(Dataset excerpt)
* * * * * * * * *
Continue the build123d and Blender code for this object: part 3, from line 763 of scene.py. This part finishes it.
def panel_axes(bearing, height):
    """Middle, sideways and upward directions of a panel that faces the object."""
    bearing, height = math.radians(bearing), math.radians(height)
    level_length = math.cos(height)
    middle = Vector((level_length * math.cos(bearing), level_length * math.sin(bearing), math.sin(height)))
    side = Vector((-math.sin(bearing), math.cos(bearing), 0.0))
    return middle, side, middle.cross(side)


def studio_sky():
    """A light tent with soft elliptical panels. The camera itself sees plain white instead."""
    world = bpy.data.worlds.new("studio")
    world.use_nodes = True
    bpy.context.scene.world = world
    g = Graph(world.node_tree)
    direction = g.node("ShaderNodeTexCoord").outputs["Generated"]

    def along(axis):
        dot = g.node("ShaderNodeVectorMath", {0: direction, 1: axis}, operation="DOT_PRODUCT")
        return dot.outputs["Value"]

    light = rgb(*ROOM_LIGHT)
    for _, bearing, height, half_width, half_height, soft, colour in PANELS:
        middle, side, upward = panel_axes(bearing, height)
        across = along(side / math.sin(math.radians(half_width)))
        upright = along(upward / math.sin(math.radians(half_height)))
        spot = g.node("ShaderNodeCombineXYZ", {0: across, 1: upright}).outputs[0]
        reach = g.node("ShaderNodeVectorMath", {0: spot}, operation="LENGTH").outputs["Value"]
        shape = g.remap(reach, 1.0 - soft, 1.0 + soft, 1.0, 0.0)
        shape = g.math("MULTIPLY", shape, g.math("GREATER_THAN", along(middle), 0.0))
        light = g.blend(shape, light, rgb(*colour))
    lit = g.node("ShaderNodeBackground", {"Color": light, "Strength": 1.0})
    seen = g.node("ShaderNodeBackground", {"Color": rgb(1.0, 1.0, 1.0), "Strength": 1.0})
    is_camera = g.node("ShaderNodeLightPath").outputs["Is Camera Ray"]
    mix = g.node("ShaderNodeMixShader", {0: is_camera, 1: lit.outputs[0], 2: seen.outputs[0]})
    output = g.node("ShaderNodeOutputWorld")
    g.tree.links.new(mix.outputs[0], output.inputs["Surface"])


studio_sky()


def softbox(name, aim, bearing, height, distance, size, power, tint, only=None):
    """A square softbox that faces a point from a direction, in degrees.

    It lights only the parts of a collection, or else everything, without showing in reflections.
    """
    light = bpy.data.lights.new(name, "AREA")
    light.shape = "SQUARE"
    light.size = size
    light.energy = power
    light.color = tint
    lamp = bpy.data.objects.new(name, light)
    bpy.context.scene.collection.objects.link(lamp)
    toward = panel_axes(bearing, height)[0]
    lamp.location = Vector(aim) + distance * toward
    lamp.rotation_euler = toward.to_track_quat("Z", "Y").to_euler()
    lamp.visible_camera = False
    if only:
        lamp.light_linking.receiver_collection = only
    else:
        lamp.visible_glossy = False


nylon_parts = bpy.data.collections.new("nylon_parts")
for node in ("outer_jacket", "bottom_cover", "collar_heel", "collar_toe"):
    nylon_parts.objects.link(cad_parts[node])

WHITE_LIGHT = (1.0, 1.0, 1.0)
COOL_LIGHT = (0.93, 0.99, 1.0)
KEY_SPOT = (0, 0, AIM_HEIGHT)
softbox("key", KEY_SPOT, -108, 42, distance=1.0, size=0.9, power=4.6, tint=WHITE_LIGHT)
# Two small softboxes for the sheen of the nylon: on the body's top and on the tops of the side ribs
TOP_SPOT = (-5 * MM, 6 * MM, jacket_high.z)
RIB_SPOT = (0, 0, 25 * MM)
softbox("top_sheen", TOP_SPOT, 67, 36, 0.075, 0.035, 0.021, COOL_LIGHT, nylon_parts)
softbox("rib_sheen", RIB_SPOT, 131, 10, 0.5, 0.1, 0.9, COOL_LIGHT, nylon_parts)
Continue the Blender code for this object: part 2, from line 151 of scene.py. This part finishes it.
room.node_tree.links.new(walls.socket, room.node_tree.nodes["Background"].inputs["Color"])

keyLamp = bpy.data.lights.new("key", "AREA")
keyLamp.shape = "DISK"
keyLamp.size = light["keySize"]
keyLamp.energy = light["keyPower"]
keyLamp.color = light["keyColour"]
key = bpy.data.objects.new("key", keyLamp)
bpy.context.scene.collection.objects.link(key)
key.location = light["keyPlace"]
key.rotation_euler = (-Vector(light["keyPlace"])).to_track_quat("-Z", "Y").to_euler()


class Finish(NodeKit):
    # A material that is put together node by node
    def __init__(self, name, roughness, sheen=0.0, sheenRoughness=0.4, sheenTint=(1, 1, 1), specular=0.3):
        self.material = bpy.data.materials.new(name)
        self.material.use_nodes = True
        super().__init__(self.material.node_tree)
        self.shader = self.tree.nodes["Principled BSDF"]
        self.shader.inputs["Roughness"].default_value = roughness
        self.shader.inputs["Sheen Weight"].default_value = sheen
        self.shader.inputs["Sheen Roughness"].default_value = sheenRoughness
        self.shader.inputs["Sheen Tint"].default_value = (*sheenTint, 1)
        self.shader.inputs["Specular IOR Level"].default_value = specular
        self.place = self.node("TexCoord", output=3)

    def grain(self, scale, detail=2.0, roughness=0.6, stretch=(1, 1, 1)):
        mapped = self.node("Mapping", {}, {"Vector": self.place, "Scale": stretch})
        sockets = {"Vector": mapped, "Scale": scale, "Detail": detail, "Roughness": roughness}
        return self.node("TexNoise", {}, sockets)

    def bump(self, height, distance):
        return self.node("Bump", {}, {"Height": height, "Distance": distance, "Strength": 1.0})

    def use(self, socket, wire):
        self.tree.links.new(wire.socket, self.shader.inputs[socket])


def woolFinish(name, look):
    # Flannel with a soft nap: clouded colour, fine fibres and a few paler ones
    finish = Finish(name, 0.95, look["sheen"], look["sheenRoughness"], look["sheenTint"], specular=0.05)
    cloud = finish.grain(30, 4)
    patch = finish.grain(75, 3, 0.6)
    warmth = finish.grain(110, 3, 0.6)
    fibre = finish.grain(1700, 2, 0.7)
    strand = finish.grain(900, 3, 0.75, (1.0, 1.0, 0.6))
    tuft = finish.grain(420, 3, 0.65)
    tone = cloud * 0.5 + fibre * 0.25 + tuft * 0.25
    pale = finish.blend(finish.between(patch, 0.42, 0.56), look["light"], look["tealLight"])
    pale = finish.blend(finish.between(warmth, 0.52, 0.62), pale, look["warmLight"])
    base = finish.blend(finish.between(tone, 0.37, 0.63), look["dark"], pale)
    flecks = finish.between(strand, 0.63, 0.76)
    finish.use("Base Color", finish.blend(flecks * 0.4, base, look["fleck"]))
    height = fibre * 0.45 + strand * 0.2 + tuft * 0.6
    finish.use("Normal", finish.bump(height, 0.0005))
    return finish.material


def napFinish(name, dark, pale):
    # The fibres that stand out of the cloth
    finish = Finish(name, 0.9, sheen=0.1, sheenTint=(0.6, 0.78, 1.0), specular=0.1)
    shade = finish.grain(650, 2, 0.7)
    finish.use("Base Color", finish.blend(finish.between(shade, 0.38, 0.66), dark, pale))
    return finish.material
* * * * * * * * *
== Exercise goal ==
Quote the records from their first line to the line with "return middle, side, middle.cross(side)", inclusive, without adding or dropping anything.

== Answer to this exercise ==
Continue the build123d and Blender code for this object: part 3, from line 763 of scene.py. This part finishes it.
def panel_axes(bearing, height):
    """Middle, sideways and upward directions of a panel that faces the object."""
    bearing, height = math.radians(bearing), math.radians(height)
    level_length = math.cos(height)
    middle = Vector((level_length * math.cos(bearing), level_length * math.sin(bearing), math.sin(height)))
    side = Vector((-math.sin(bearing), math.cos(bearing), 0.0))
    return middle, side, middle.cross(side)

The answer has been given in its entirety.